I think you may be getting yourself confused by using the same index variable $m$ on both sides. As you say, these $m$'s are given two totally different orderings, so you shouldn't think of them as corresponding. So let's call one of them $n$, so we're looking for an isomorphism $\underset{m}\varprojlim\ \mathbb{Z}/p^{v_p(m)}\mathbb{Z}\simeq\underset{n}\varprojlim\ \mathbb{Z}/p^n\mathbb{Z}$.

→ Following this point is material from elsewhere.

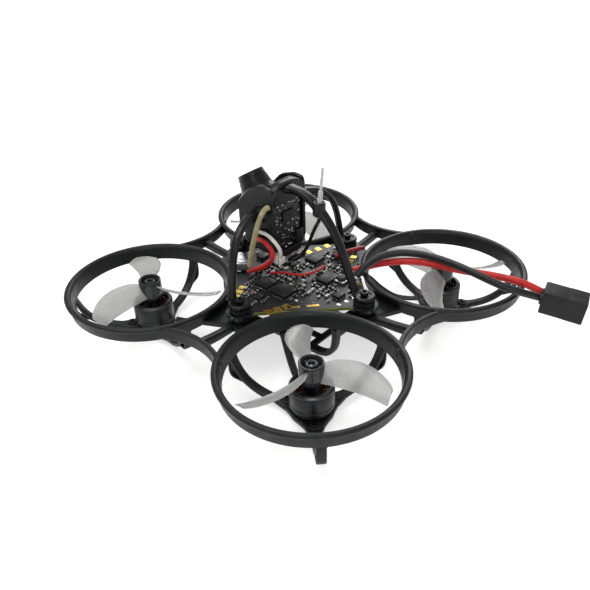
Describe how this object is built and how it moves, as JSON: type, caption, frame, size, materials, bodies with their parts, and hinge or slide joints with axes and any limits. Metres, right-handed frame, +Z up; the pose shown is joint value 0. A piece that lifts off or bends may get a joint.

Now there's an obvious way you might try to get a map between these: just have the terms $\mathbb{Z}/p^{v_p(m)}\mathbb{Z}$ where $v_p(m)=n$ correspond to the term $\mathbb{Z}/p^n\mathbb{Z}$. For instance, if you restrict $m$ to just take values in the powers of $p$, you get that the inverse system of $\mathbb{Z}/p^n\mathbb{Z}$'s is a subsystem of the inverse system of $\mathbb{Z}/p^{v_p(m)}\mathbb{Z}$'s. This gives you a projection map $\underset{m}\varprojlim\ \mathbb{Z}/p^{v_p(m)}\mathbb{Z}\to\underset{n}\varprojlim\ \mathbb{Z}/p^n\mathbb{Z}$ which just omits all the coordinates corresponding to values of $m$ which are not powers of $p$. Now you just have to check that this map really is an isomorphism. This amounts to checking that an element of $\underset{m}\varprojlim\ \mathbb{Z}/p^{v_p(m)}\mathbb{Z}$ is uniquely determined by its values on coordinates where $m$ is a power of $p$ (so the map is injective), and that if you choose those values in a compatible way you can always extend to all other values of $m$ in a compatible way (so the map is surjective).